# [Material]
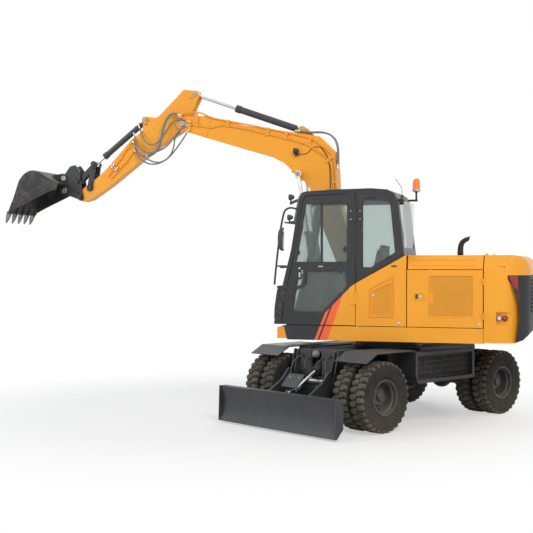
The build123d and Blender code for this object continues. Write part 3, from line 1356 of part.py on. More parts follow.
finish(arm, "arm")

BUCKET_CYL_LENGTH = 850.0
bucket_cylinder_barrel = cylinder_barrel(
    BUCKET_CYL_BASE, ROCKER_TOP, BOOM_Y, 42, BUCKET_CYL_LENGTH, CYL_EYE_HALF_W
)
finish(bucket_cylinder_barrel, "bucket_cylinder_barrel")
bucket_cylinder_rod = cylinder_rod(BUCKET_CYL_BASE, ROCKER_TOP, BOOM_Y, 42, BUCKET_CYL_LENGTH - 560, 42, CYL_EYE_HALF_W)
finish(bucket_cylinder_rod, "bucket_cylinder_rod")


def link_outline(start, end, start_r, end_r):
    """Two rounded ends joined by straight sides, in the sketch that is open."""
    with Locations(start):
        Circle(start_r)
    with Locations(end):
        Circle(end_r)
    way = (Vector(*end) - Vector(*start)).normalized()
    across = Vector(-way.Y, way.X) * 0.82
    corners = [
        Vector(*start) + across * start_r,
        Vector(*end) + across * end_r,
        Vector(*end) - across * end_r,
        Vector(*start) - across * start_r,
    ]
    Polygon(*[(corner.X, corner.Y) for corner in corners], align=None)


# Rocker: two bars outside the arm's end, on the pin through it
ROCKER_Y = ARM_END_HALF_W + PIN_GAP + EAR_T / 2
BUCKET_EAR_Y = ROCKER_Y + EAR_T + PIN_GAP
BUCKET_EAR_PINS = [(4910, 3143), (4923, 3323)]
with BuildPart() as rocker:
    for bar_side in (-1, 1):
        with BuildSketch(side_plane(BOOM_Y + bar_side * ROCKER_Y + EAR_T / 2)):
            link_outline(ROCKER_PIN, ROCKER_TOP, 52, 46)
        extrude(amount=EAR_T)
        pad_w = ROCKER_Y - EAR_T / 2 - PUSH_OUTER - PIN_GAP
        with BuildSketch(side_plane(BOOM_Y + bar_side * (PUSH_OUTER + PIN_GAP + pad_w / 2) + pad_w / 2)):
            with Locations(ROCKER_TOP):
                Circle(44)
        extrude(amount=pad_w)
    with BuildSketch(side_plane(BOOM_Y + ROCKER_Y)):
        with Locations(ROCKER_PIN):
            Circle(PIN_R)
    extrude(amount=2 * ROCKER_Y)
finish(rocker, "rocker")

# Push link: a fork at the rocker and one solid boss between the coupler's ears
with BuildPart() as push_link:
    for fork_side in (-1, 1):
        fork_w = PUSH_OUTER - CYL_EYE_HALF_W - PIN_GAP
        with BuildSketch(side_plane(BOOM_Y + fork_side * (PUSH_OUTER - fork_w / 2) + fork_w / 2)):
            link_outline(ROCKER_TOP, COUPLER_PIN, 38, 42)
        extrude(amount=fork_w)
    with BuildSketch(side_plane(BOOM_Y + ARM_END_HALF_W)):
        with Locations(COUPLER_PIN):
            Circle(42)
    extrude(amount=2 * ARM_END_HALF_W)
    with BuildSketch(side_plane(BOOM_Y + ARM_END_HALF_W)):
        with Locations(COUPLER_PIN):
            Circle(PIN_R + PIN_GAP)
    extrude(amount=2 * ARM_END_HALF_W, mode=Mode.SUBTRACT)
finish(push_link, "push_link")

# Quick coupler: two ears on the arm's pins and the hooks that hold the bucket
with BuildPart() as coupler:
    for ear_side in (-1, 1):
        with BuildSketch(side_plane(BOOM_Y + ear_side * ROCKER_Y + EAR_T / 2)):
            Polygon(
                (4600, 3010),
                (4630, 2983),
                (4840, 3060),
                (4940, 3110),
                (4950, 3340),
                (4828, 3500),
                (4740, 3520),
                (4666, 3420),
                (4656, 3280),
                (4614, 3080),
                align=None,
            )
        extrude(amount=EAR_T)
    with BuildSketch(side_plane(BOOM_Y + ROCKER_Y)):
        Polygon((4800, 3130), (4880, 3170), (4900, 3330), (4800, 3420), align=None)
    extrude(amount=2 * ROCKER_Y)
    for pin_spot in (BUCKET_PIN, COUPLER_PIN):
        with BuildSketch(side_plane(BOOM_Y + ROCKER_Y)):
            with Locations(pin_spot):
                Circle(PIN_R)
        extrude(amount=2 * ROCKER_Y)
    for pin_spot in BUCKET_EAR_PINS:
        with BuildSketch(side_plane(BOOM_Y + BUCKET_EAR_Y + EAR_T / 2)):
            with Locations(pin_spot):
                Circle(PIN_R - 6)
        extrude(amount=2 * BUCKET_EAR_Y + EAR_T)
finish(coupler, "coupler")

# Bucket: a curved shell between side plates, a lip with teeth, and ears for the coupler's pins
BUCKET_SIDE = [
    (4870, 3240),
    (4960, 3275),
    (5213, 3418),
    (5295, 3433),
    (5519, 3307),
    (5610, 3050),
    (5674, 2881),
    (5710, 2810),
    (5600, 2860),
    (5488, 2912),
    (5036, 3107),
    (4900, 3140),
]
with BuildPart() as bucket:
    with BuildSketch(side_plane(BOOM_Y + BUCKET_HALF_W)):
        Polygon(*BUCKET_SIDE, align=None)
    extrude(amount=2 * BUCKET_HALF_W)
    with BuildSketch(side_plane(BOOM_Y + BUCKET_HALF_W - BUCKET_PLATE)):
        Polygon(
            (4850, 3080),
            (4850, 3300),
            (4955, 3300),
            (4955, 3256),
            (4990, 3262),
            (5222, 3394),
            (5286, 3404),
            (5492, 3288),
            (5578, 3040),
            (5640, 2870),
            (5640, 2700),
            align=None,
        )
    extrude(amount=2 * (BUCKET_HALF_W - BUCKET_PLATE), mode=Mode.SUBTRACT)
    for tooth in range(TOOTH_COUNT):
        tooth_y = BOOM_Y + (tooth - (TOOTH_COUNT - 1) / 2) * (2 * BUCKET_HALF_W - 90) / (TOOTH_COUNT - 1)
        with BuildSketch(side_plane(tooth_y + 30)):
            Polygon((5620, 2960), (5690, 2930), (5750, 2760), (5770, 2651), (5700, 2700), (5640, 2830), align=None)
        extrude(amount=60)
    for ear_side in (-1, 1):
        with BuildSketch(side_plane(BOOM_Y + ear_side * BUCKET_EAR_Y + EAR_T / 2)):
            Polygon(
                (4870, 3100),
                (4880, 3385),
                (4960, 3400),
                (5120, 3375),
                (5000, 3262),
                (4968, 3100),
                align=None,
            )
            for pin_spot in BUCKET_EAR_PINS:
                with Locations(pin_spot):
                    Circle(PIN_R - 6 + PIN_GAP, mode=Mode.SUBTRACT)
        extrude(amount=EAR_T)
finish(bucket, "bucket")

# Work lamp on the boom's left side
with BuildPart() as work_lamp:
    with Locations((1350, BOOM_Y + BOOM_HALF_W + PIN_GAP + 25, 3640)):
        Box(40, 50, 30)
    with Locations((1390, BOOM_Y + BOOM_HALF_W + PIN_GAP + 60, 3690)):
        Box(60, 70, 90)
finish(work_lamp, "work_lamp")

# Cover over the counterweight's pocket
with BuildPart() as rear_hood:
    with Locations((UPPER_REAR_X - 150 - MOVE_GAP / 2, 0, HOOD_Z - 75)):
        Box(300 - MOVE_GAP - 2 * PIN_GAP, 2 * SIDE_Y - 360 - 2 * PIN_GAP, 70)
finish(rear_hood, "rear_hood")
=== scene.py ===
import math

import bmesh
import bpy
from mathutils import Matrix, Vector


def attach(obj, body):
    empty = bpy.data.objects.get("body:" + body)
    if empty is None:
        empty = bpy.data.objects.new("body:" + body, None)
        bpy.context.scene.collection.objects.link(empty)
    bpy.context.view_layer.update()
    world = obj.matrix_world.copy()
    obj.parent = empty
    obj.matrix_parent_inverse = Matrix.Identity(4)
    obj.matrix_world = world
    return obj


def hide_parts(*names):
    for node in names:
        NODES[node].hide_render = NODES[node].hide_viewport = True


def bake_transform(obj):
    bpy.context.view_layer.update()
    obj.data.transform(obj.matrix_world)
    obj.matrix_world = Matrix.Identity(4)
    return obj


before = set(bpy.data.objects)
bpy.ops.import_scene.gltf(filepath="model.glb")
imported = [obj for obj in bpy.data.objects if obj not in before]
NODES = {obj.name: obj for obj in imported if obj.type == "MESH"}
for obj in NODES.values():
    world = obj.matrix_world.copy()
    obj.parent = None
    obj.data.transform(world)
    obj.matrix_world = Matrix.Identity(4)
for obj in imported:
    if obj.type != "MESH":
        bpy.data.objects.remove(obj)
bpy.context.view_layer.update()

# Places: the swing axis stands at CENTRE, and the undercarriage is turned by TURN
CENTRE = Vector((1.91, 0.2176, 0.0))
TURN = math.radians(60)
TO_UPPER = Matrix.Translation(-CENTRE)
TO_LOWER = TO_UPPER @ Matrix.Rotation(TURN, 4, "Z")


def upper(x, y, z):
    """A point given in millimetres from the swing axis, along and across the upper structure."""
    return TO_UPPER @ Vector((x / 1000, y / 1000, z / 1000))


def lower(x, y, z):
    """A point given in millimetres in the undercarriage's own directions."""
    return TO_LOWER @ Vector((x / 1000, y / 1000, z / 1000))


def heading(place, x, y, z):
    """A direction along the axes of the upper structure or the undercarriage."""
    return place(x, y, z) - place(0, 0, 0)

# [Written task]
Beginning with the line that contains "# Cover over the counterweight's pocket" and ending with the line that contains "obj.parent = empty", repeat exactly those lines and no others.

# [Written answer]
# Cover over the counterweight's pocket
with BuildPart() as rear_hood:
    with Locations((UPPER_REAR_X - 150 - MOVE_GAP / 2, 0, HOOD_Z - 75)):
        Box(300 - MOVE_GAP - 2 * PIN_GAP, 2 * SIDE_Y - 360 - 2 * PIN_GAP, 70)
finish(rear_hood, "rear_hood")
=== scene.py ===
import math

import bmesh
import bpy
from mathutils import Matrix, Vector


def attach(obj, body):
    empty = bpy.data.objects.get("body:" + body)
    if empty is None:
        empty = bpy.data.objects.new("body:" + body, None)
        bpy.context.scene.collection.objects.link(empty)
    bpy.context.view_layer.update()
    world = obj.matrix_world.copy()
    obj.parent = empty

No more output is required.